Por Alejo Tomás Ambrini

Tengo un recuerdo vívido e intenso de los primeros días de la depresión. Estaba cansado del cansancio, no lloraba ni tampoco tenía las fuerzas necesarias para hacerlo. Quería soplar y tampoco podía.
No me sentía preparado para aquello (¿alguien lo está?). Segundo tras segundo que pasaba eran horas tras horas en las que transcurría todo sin sentido alguno, lleno de pesadez. La depresión contumaz por mis venas.
El sol se quedaba sin brillo y la cama era un refugio indispensable y maravilloso. Escondía la cara debajo de la almohada con la sensación inquietante de que alguien me estaba observando. El colchón, la almohada, las frazadas y sobre todo las colchas plomizas me hacían sentir muy cómodo. Nunca había estado tan a gusto.

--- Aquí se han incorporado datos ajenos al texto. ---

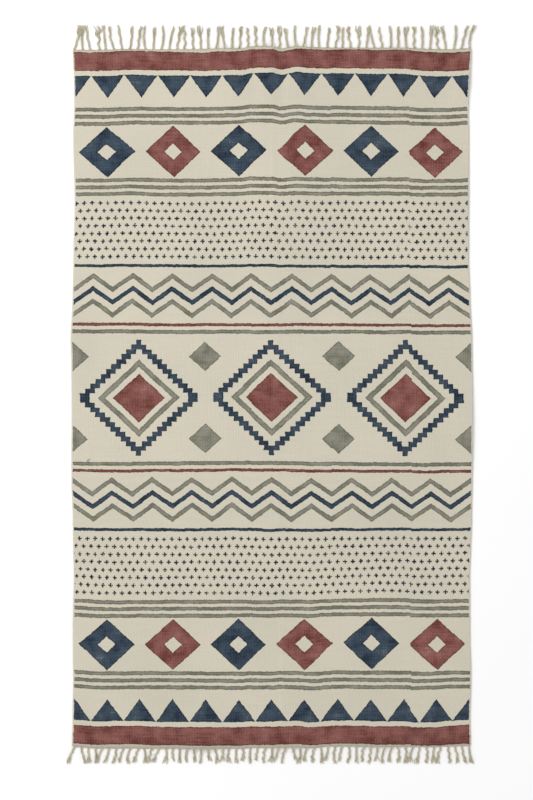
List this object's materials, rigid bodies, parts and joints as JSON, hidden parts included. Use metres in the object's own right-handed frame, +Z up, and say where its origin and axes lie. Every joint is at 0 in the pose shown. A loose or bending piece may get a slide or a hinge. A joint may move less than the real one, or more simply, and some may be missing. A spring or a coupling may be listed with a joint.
{
  "type": "dhurrie rug",
  "caption": "Flat-woven cotton floor rug with a block-printed banded pattern, plain end bands and a tasselled warp fringe along each end.",
  "frame": {"origin": "on the floor, under the middle of the rug and its fringes", "axes": "+Z up, out of the printed face; +Y along the rug's length; +X across its width"},
  "size_m": [0.9328, 1.684, 0.01],
  "materials": {
    "printed_cotton": "matte flat weave, printed in navy, brick red and sage grey on cream",
    "warp_yarn": "matte unbleached cotton yarn"
  },
  "bodies": {
    "root": {"rug_cloth": "printed_cotton", "fringe_far_end": "warp_yarn", "fringe_near_end": "warp_yarn"}
  },
  "joints": []
}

No soñaba o no recordaba los sueños como eran. La cama era mi mundo.
No quería salir. Fumar, leer, trabajar: todas me parecían actividades ingratas, densas y aburridas. Hablar con alguien, ni por casualidad, no tenía nada para contar o preguntar.
No valía la pena. Mi cuerpo se había acostumbrado a estar así: con las pulsaciones y el ritmo cardíaco que fluía sin timidez. Tenía los pies helados, igual que mis manos, los bostezos constantes no me dejaban pestañear. Mis pensamientos desobedientes sentían frío, mi imaginación estaba agazapada, quieta y torpe, mis ojos pendían buscando la luna que a paso lento se iba quedando sin brillo invadiendo el vidrio de la ventana, mis ganas sin ganas amagaban a encontrarlo. No había colores. Fueron cinco minutos para mí, pero habían pasado seis meses. La almohada seguía intacta y pequeña como yo acurrucado debajo de ella.